Interview de Philippe Poutou
L’ÉA : Tu sors de ton dernier meeting, à Rouen. Quels premiers bilans peux-tu tirer de la campagne ?
C’est difficile de tirer des bilans maintenant, car on est encore en plein dedans, mais il y a un début de bilan collectif qu’on peut tirer c’est qu’on a réussi cette campagne, et que l’égalité de temps de parole c’est payant. On a eu une visibilité plus importante, et puis on a vite vu que ça faisait tache chez les gens, que ça avait un accueil sympathique, et au delà de ça on représente quelque-chose.
Au delà du fait qu’on soit du coté du camp des opprimés, on a aussi une perspective politique qui résonne dans la tête de plein de gens. D’un coté il y a les politiciens professionnels et aussi l’habitude de se faire avoir par les gouvernements de droite comme de gauche ; et de l’autre il y a notre discours de lutte, même si les gens ne sont pas tout de suite prêts à s’en emparer pour lutter, il n’empêche que c’est perçu comme un discours qui est nécessaire, dans cette campagne. Et ça redonne un peu confiance, même si ça ne suffit pas pour que les gens s’en emparent. Au moins, les gens auront entendus ce discours.
L’ÉA : Tu as visité et rencontré beaucoup de boites en lutte et de collectifs militants, y a-t-il une expérience qui t’a particulièrement marqué ?
J’ai été invité à rencontrer des salariés en lutte, les Fralib, ou les Arcelor qui se battent contre les licenciements et la fermeture de leur usine. J’ai rencontré les militants des collectifs du Droit Au Logement ou de Réseau Education Sans Frontières, et puis des travailleurs sociaux avec ces problématiques autour des sans papiers et de ceux qui ont du mal à se loger. J’ai aussi rencontré une association qui défend les droits des prisonniers, ils ont le droit de vote mais rien n’est fait pour qu’ils puissent voter car l’Etat refuse d’organiser des élections auprès d’eux. Tout ça, c’est des trucs qui te restent dans la tête.

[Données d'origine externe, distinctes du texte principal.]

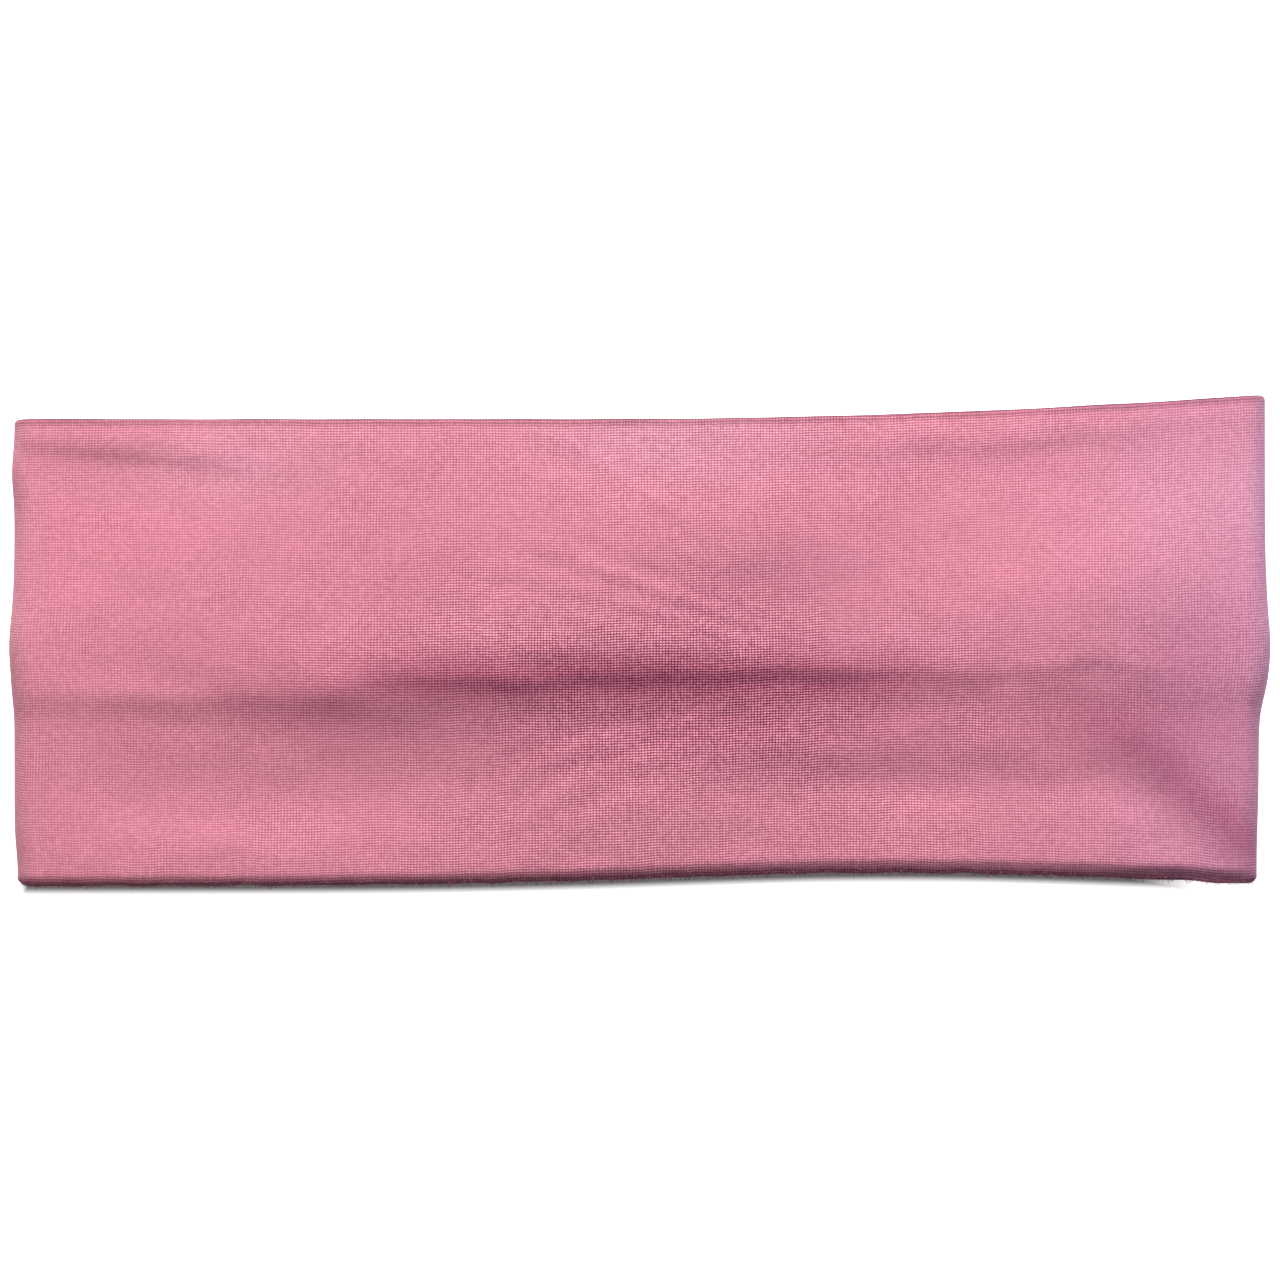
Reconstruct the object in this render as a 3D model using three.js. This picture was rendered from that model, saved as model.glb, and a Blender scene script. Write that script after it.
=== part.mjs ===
// Sports headband: one knitted panel, sewn along its length into a flat tube and then
// end to end into a loop, and laid flat. Millimetres, +Z up, origin on the table under
// the middle of the band. +X runs along the band and +Y across it.
//
// The loop lies as a back wall on the table and a front wall over it, joined by a fold
// at each end. It opens by bending at two lines in each wall while both folds open, so
// its panel is parted along those lines, at the two folds and at its one real end seam.
import * as THREE from "three";

// Driving dimensions
const FLAT_LENGTH = 240; // from fold to fold
const BAND_WIDTH = 94; // across the band, at its widest
const PLY = 0.6; // one thickness of the knitted fabric
const WALL = 2.8; // outer ply, air and inner ply of one wall
const LOOP_GAP = 4.5; // between the two walls
const BEND_X = 40; // the bend lines lie this far from the middle

// Shape of the long edges: the upper one sweeps up to the right end, and the lower one
// is lifted over a stretch right of the middle.
const UPPER_EDGE_DROP = 4.8; // how much lower the upper edge is along its level part
const UPPER_SWEEP_START = -10;
const LOWER_EDGE_LIFT = 2.4;
const LOWER_LIFT_X = 50;
const LOWER_LIFT_SPREAD = 60;

// Seams
const SEAM_U = -6.5; // the lengthwise seam lies this far across the inner ply
const DITCH = 0.9; // width of the groove at a seam
const ALLOWANCE = 5.5; // width of the turned-in seam edges
const THREAD = 0.3; // sewing thread diameter
const STITCH = 5; // length of two stitches of the end seam
const LADDER_STITCH = 4; // length of two stitches of the hand-closed stretch
const CLOSED_FROM = 6; // the stretch of the inner ply that is closed by hand
const CLOSED_TO = 36;

// Clearances
const GAP = 0.3; // between neighbouring pieces
const CROSSING = 7; // the lengthwise seam stops this far short of the end seam

// Derived sizes
const HALF_WIDTH = BAND_WIDTH / 2;
const HEIGHT = 2 * WALL + LOOP_GAP;
const EDGE_RADIUS = WALL / 2;
const FOLD_X = FLAT_LENGTH / 2 - HEIGHT / 2; // centre of each end fold
const FOLD_RADIUS = (LOOP_GAP + WALL) / 2; // at the middle of the wall
const FOLD_ARC = Math.PI * FOLD_RADIUS;
const LOOP_LENGTH = 4 * FOLD_X + 2 * FOLD_ARC;
const FRONT_MIDDLE = LOOP_LENGTH / 2;

// Steps of the curved surfaces
const STRAIGHT_STEP = 16;
const FOLD_STEPS = 6;
const EDGE_STEPS = 3;
const THREAD_SIDES = 6;

const fabric = new THREE.MeshStandardMaterial({
  color: 0xd8809a,
  roughness: 0.85,
  metalness: 0,
});
const seamTape = new THREE.MeshStandardMaterial({
  color: 0xc56f8a,
  roughness: 0.9,
  metalness: 0,
});
const sewingThread = new THREE.MeshStandardMaterial({
  color: 0xb65f7c,
  roughness: 0.7,
  metalness: 0,
});

// The long edges of the band at x.
function upperEdge(x) {
  const sweep = (x - UPPER_SWEEP_START) / (FLAT_LENGTH / 2 - UPPER_SWEEP_START);
  return HALF_WIDTH - UPPER_EDGE_DROP * (1 - Math.max(0, sweep) ** 2);
}

function lowerEdge(x) {
  const along = (x - LOWER_LIFT_X) / LOWER_LIFT_SPREAD;
  return -HALF_WIDTH + LOWER_EDGE_LIFT * Math.exp(-(along ** 2));
}

// The place of a point of the wall: u across the band, n outwards from the wall's inner
// face, and s along the loop from the middle of the back wall, past the left fold first.
function onLoop(u, n, s) {
  const left = s <= FRONT_MIDDLE;
  const t = left ? s : LOOP_LENGTH - s;
  const turn = Math.min(Math.max((t - FOLD_X) / FOLD_RADIUS, 0), Math.PI);
  const frontAlong = Math.max(t - FOLD_X - FOLD_ARC, 0);
  const radius = LOOP_GAP / 2 + n;
  const reach = Math.min(t, FOLD_X) + radius * Math.sin(turn) - frontAlong;
  const x = left ? -reach : reach;
  const low = lowerEdge(x);
  const high = upperEdge(x);
  const y = (low + high) / 2 + (u * (high - low)) / BAND_WIDTH;
  return new THREE.Vector3(x, y, HEIGHT / 2 - radius * Math.cos(turn));
}

// The places along the loop where a piece from s0 to s1 needs an edge: its ends, evenly
// along the straight walls, and finely round the folds.
function stations(s0, s1) {
  const fold = FOLD_ARC / FOLD_STEPS;
  const found = [s0];
  while (s1 - found.at(-1) > 1e-6) {
    const s = found.at(-1);
    const starts = [FOLD_X, 3 * FOLD_X + FOLD_ARC];
    const inFold = starts.some((f) => s > f - 1e-6 && s < f + FOLD_ARC - 1e-6);
    const nextFold = starts.find((f) => f > s + 1e-6) ?? Infinity;
    const step = inFold ? fold : STRAIGHT_STEP;
    found.push(Math.min(s + step, nextFold, s1));
  }
  return found;
}

// A cross-section run along the loop from s0 to s1.
function alongLoop(section, s0, s1) {
  const places = stations(s0, s1);
  const geometry = new THREE.ExtrudeGeometry(section, {
    depth: places.length - 1,
    steps: places.length - 1,
    curveSegments: EDGE_STEPS,
    bevelEnabled: false,
  });
  const position = geometry.getAttribute("position");
  for (let i = 0; i < position.count; i++) {
    const s = places[Math.round(position.getZ(i))];
    const point = onLoop(position.getX(i), position.getY(i), s);
    position.setXYZ(i, point.x, point.y, point.z);
  }
  geometry.computeVertexNormals();
  return geometry;
}

// The panel's cross-section: a flat tube whose two long edges meet at the seam.
function panelSection() {
  const round = HALF_WIDTH - EDGE_RADIUS;
  const up = Math.PI / 2;
  const right = SEAM_U + DITCH / 2;
  const left = SEAM_U - DITCH / 2;
  const shape = new THREE.Shape();
  shape.moveTo(right, 0);
  shape.absarc(round, EDGE_RADIUS, EDGE_RADIUS, -up, up, false);
  shape.absarc(-round, EDGE_RADIUS, EDGE_RADIUS, up, 3 * up, false);
  shape.lineTo(left, 0);
  shape.lineTo(left, PLY);
  shape.absarc(-round, EDGE_RADIUS, EDGE_RADIUS - PLY, 3 * up, up, true);
  shape.absarc(round, EDGE_RADIUS, EDGE_RADIUS - PLY, up, -up, true);
  shape.lineTo(right, PLY);
  shape.closePath();
  return shape;
}

// The overlocked edges of the panel, pressed flat between the plies.
function overlockSection() {
  const low = PLY + GAP;
  const high = WALL - PLY - GAP;
  const middle = (low + high) / 2;
  const radius = (high - low) / 2;
  const shape = new THREE.Shape();
  shape.moveTo(SEAM_U, low);
  shape.absarc(SEAM_U + ALLOWANCE, middle, radius, -Math.PI / 2, Math.PI / 2, false);
  shape.lineTo(SEAM_U, high);
  shape.closePath();
  return shape;
}

// A box of turned-in panel ends beside the end seam, on the given side of it.
function endAllowance(side) {
  const length = BAND_WIDTH - UPPER_EDGE_DROP - 4 * WALL;
  const thickness = WALL - 2 * (PLY + GAP);
  const geometry = new THREE.BoxGeometry(ALLOWANCE, length, thickness);
  const middle = (upperEdge(0) + lowerEdge(0)) / 2;
  geometry.translate(side * (DITCH + ALLOWANCE / 2), middle, WALL / 2);
  return geometry;
}

// A thread in the end seam's groove, in the ply whose middle is at height z. It waves
// by the given amounts along x and z, once for each pair of stitches.
function seamThread(y0, y1, z, pitch, waveX, waveZ) {
  const halfStitches = Math.round((2 * (y1 - y0)) / pitch);
  const points = [];
  for (let i = 0; i <= halfStitches; i++) {
    const side = i % 2 ? 1 : -1;
    const y = y0 + ((y1 - y0) * i) / halfStitches;
    points.push(new THREE.Vector3(side * waveX, y, z + side * waveZ));
  }
  const section = new THREE.Shape();
  section.absarc(0, 0, THREAD / 2, 0, 2 * Math.PI, false);
  return new THREE.ExtrudeGeometry(section, {
    steps: 2 * halfStitches,
    curveSegments: THREAD_SIDES / 2,
    extrudePath: new THREE.CatmullRomCurve3(points),
    bevelEnabled: false,
  });
}

const headband = new THREE.Group();

function add(name, geometry, material) {
  const mesh = new THREE.Mesh(geometry, material);
  mesh.name = name;
  headband.add(mesh);
}

// The panel, from the end seam round the loop and back to it. Each piece runs from one
// end line to the next, less half a gap at both.
const backBend = BEND_X;
const leftFoldStart = FOLD_X;
const leftFoldApex = FOLD_X + FOLD_ARC / 2;
const leftFoldEnd = FOLD_X + FOLD_ARC;
const frontBend = FRONT_MIDDLE - BEND_X;
const mirrored = (s) => LOOP_LENGTH - s;

const leftPieces = [
  ["panel_back_centre_left", DITCH / 2 - GAP / 2, backBend],
  ["panel_back_left", backBend, leftFoldStart],
  ["fold_left_lower", leftFoldStart, leftFoldApex],
  ["fold_left_upper", leftFoldApex, leftFoldEnd],
  ["panel_front_left", leftFoldEnd, frontBend],
  ["panel_front_centre_left", frontBend, FRONT_MIDDLE],
];
for (const [name, s0, s1] of leftPieces) {
  const start = s0 + GAP / 2;
  const end = s1 - GAP / 2;
  add(name, alongLoop(panelSection(), start, end), fabric);
  const twin = name.replace("left", "right");
  add(twin, alongLoop(panelSection(), mirrored(end), mirrored(start)), fabric);
}

// The lengthwise seam's overlocked edges, inside the tube, parted where the panel is.
const leftSeams = [
  ["overlock_back_centre_left", CROSSING, backBend],
  ["overlock_back_left", backBend, leftFoldApex],
  ["overlock_front_left", leftFoldApex, frontBend],
  ["overlock_front_centre_left", frontBend, FRONT_MIDDLE],
];
for (const [name, s0, s1] of leftSeams) {
  const start = s0 + GAP / 2;
  const end = s1 - GAP / 2;
  add(name, alongLoop(overlockSection(), start, end), seamTape);
  const twin = name.replace("left", "right");
  add(twin, alongLoop(overlockSection(), mirrored(end), mirrored(start)), seamTape);
}

// The end seam: the turned-in ends of both plies and the threads that hold them.
add("end_allowance_outer_ply", endAllowance(-1), seamTape);
add("end_allowance_inner_ply", endAllowance(1), seamTape);

const outerPly = PLY / 2;
const innerPly = WALL - PLY / 2;
const wave = (PLY - THREAD) / 4;
const seamLow = lowerEdge(0) + WALL;
const seamHigh = upperEdge(0) - WALL;
add(
  "end_seam_thread_outer",
  seamThread(seamLow, seamHigh, outerPly, STITCH, 0, wave),
  sewingThread,
);
add(
  "end_seam_thread_inner",
  seamThread(seamLow, CLOSED_FROM - 1, innerPly, STITCH, 0, wave),
  sewingThread,
);
add(
  "closing_stitch_thread",
  seamThread(CLOSED_FROM, CLOSED_TO, innerPly, LADDER_STITCH, wave, 0),
  sewingThread,
);

export default headband;
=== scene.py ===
"""Sports headband, lying flat as a closed loop of double knitted cloth.

Shapes are worked out in millimetres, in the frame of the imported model, and stored in
metres. The loop is described by t, the distance along it from the end seam at the back;
a fold angle, 0 on the back wall and pi on the front wall; and the place (u, n) in the
wall's cross-section, where u runs across the band and n outwards from its inner face.
"""

import math

import bpy
import numpy as np
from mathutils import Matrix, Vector


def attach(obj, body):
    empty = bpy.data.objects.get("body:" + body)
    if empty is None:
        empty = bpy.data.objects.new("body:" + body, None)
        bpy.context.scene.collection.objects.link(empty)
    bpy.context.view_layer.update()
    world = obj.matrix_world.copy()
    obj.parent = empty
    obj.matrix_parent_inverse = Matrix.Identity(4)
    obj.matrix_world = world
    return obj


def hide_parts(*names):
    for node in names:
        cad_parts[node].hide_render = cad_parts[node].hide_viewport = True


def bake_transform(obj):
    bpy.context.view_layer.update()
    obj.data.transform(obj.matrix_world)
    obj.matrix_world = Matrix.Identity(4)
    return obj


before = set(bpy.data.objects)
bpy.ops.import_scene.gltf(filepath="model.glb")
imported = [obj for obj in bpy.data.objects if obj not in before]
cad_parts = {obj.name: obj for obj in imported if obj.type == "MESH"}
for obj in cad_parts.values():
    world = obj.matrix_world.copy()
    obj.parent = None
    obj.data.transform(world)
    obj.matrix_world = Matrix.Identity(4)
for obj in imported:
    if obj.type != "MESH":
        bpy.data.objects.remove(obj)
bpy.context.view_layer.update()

MM = 0.001

# Driving sizes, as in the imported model
FLAT_LENGTH = 240.0
BAND_WIDTH = 94.0
WALL = 2.8  # one wall where the seam edges lie in it
LOOP_GAP = 4.5
UPPER_EDGE_DROP = 4.8
UPPER_SWEEP_START = -10.0
LOWER_EDGE_LIFT = 2.4
LOWER_LIFT_X = 50.0
LOWER_LIFT_SPREAD = 60.0
SEAM_U = -6.5
CROSSING = 7.0
CLOSED_FROM = 6.0
CLOSED_TO = 36.0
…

Et aussi les luttes des copains qui se battent contre les centres d’enfouissement de déchets nucléaires, c’est très marquant car c’est dans des coins reculés où il y a une partie de la population qui résiste ensemble et qui tient la route, et sur des bagarres qui durent super longtemps, avec un effort permanent pour sensibiliser la population, les élus… Voilà, ce sont des batailles qui sont touchantes, et que je ne suis pas habitué à voir et à discuter. Et en 8 mois de campagne il y en a eu pas mal de rendez-vous, et c’est vraiment enrichissant.
L’ÉA : Voudrais-tu dire quelque chose de particulier aux gens qui ont voté pour toi ?
Eh bien, merci ! (rires). Mais pas que merci, car ceux qui votent pour nous ils faudra aussi qu’on discute ensemble de la riposte à construire. Et derrière ça j’espère qu’il y a aussi la conviction que ce n’est qu’un début, et que l’enjeu c’est de se retrouver ensemble dans les luttes, et qu’il y a réellement une riposte à organiser rapidement.